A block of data
* * * *
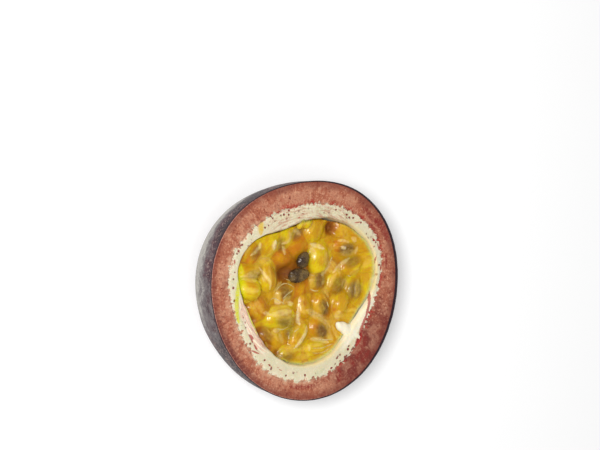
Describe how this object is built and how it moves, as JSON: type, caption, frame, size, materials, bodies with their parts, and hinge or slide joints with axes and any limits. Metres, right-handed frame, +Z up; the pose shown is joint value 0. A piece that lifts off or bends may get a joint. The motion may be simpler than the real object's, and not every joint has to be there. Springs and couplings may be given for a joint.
{
  "type": "passion fruit half",
  "caption": "Half of a passion fruit lying cut face up: thick purple-red peel, white pith and a lobed hollow full of glossy yellow juice sacs round dark seeds.",
  "frame": {"origin": "under the middle of the fruit, on the surface that it rests on", "axes": "+Z up, out of the cut face; +X to the right of the cut face and +Y to its top, as the cut face is seen from above"},
  "size_m": [0.0602, 0.0604, 0.0307],
  "materials": {
    "peel": "waxy mottled skin, moist granular cut flesh",
    "pith": "spongy cream tissue, slightly moist",
    "pulp": "wet translucent juice sacs",
    "seed": "hard pitted seed coat"
  },
  "bodies": {
    "root": {"peel": "peel", "pith": "pith", "pulp": "pulp"}
  },
  "joints": []
}
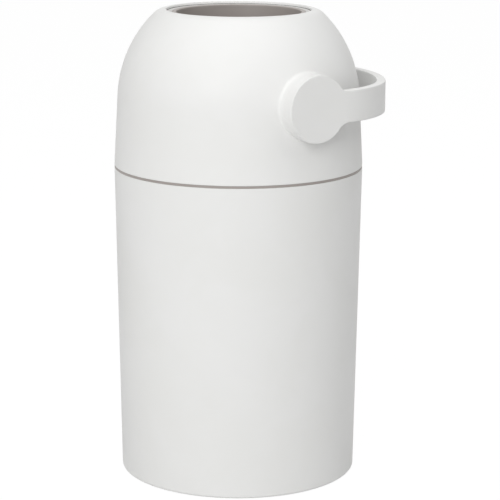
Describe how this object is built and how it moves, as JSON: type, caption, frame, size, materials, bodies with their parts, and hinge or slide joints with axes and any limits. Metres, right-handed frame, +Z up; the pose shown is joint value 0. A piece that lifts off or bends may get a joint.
* * * *
Goal: Output the listing above word for word.

Full answer:
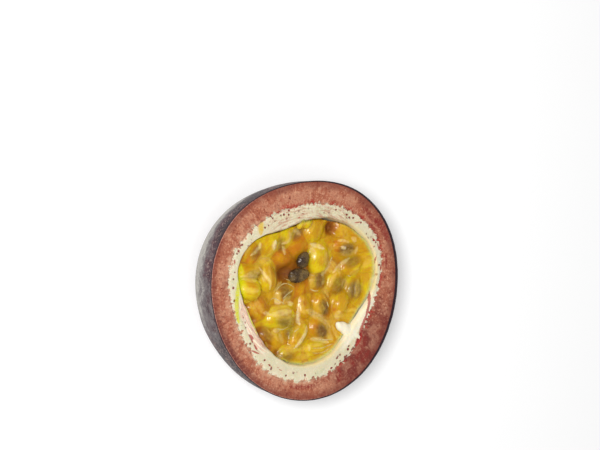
Describe how this object is built and how it moves, as JSON: type, caption, frame, size, materials, bodies with their parts, and hinge or slide joints with axes and any limits. Metres, right-handed frame, +Z up; the pose shown is joint value 0. A piece that lifts off or bends may get a joint. The motion may be simpler than the real object's, and not every joint has to be there. Springs and couplings may be given for a joint.
{
  "type": "passion fruit half",
  "caption": "Half of a passion fruit lying cut face up: thick purple-red peel, white pith and a lobed hollow full of glossy yellow juice sacs round dark seeds.",
  "frame": {"origin": "under the middle of the fruit, on the surface that it rests on", "axes": "+Z up, out of the cut face; +X to the right of the cut face and +Y to its top, as the cut face is seen from above"},
  "size_m": [0.0602, 0.0604, 0.0307],
  "materials": {
    "peel": "waxy mottled skin, moist granular cut flesh",
    "pith": "spongy cream tissue, slightly moist",
    "pulp": "wet translucent juice sacs",
    "seed": "hard pitted seed coat"
  },
  "bodies": {
    "root": {"peel": "peel", "pith": "pith", "pulp": "pulp"}
  },
  "joints": []
}
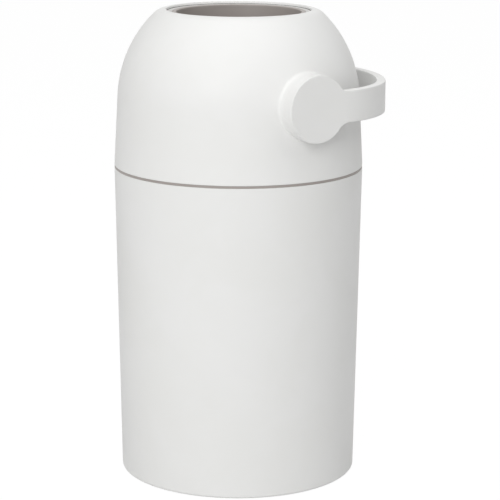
Describe how this object is built and how it moves, as JSON: type, caption, frame, size, materials, bodies with their parts, and hinge or slide joints with axes and any limits. Metres, right-handed frame, +Z up; the pose shown is joint value 0. A piece that lifts off or bends may get a joint.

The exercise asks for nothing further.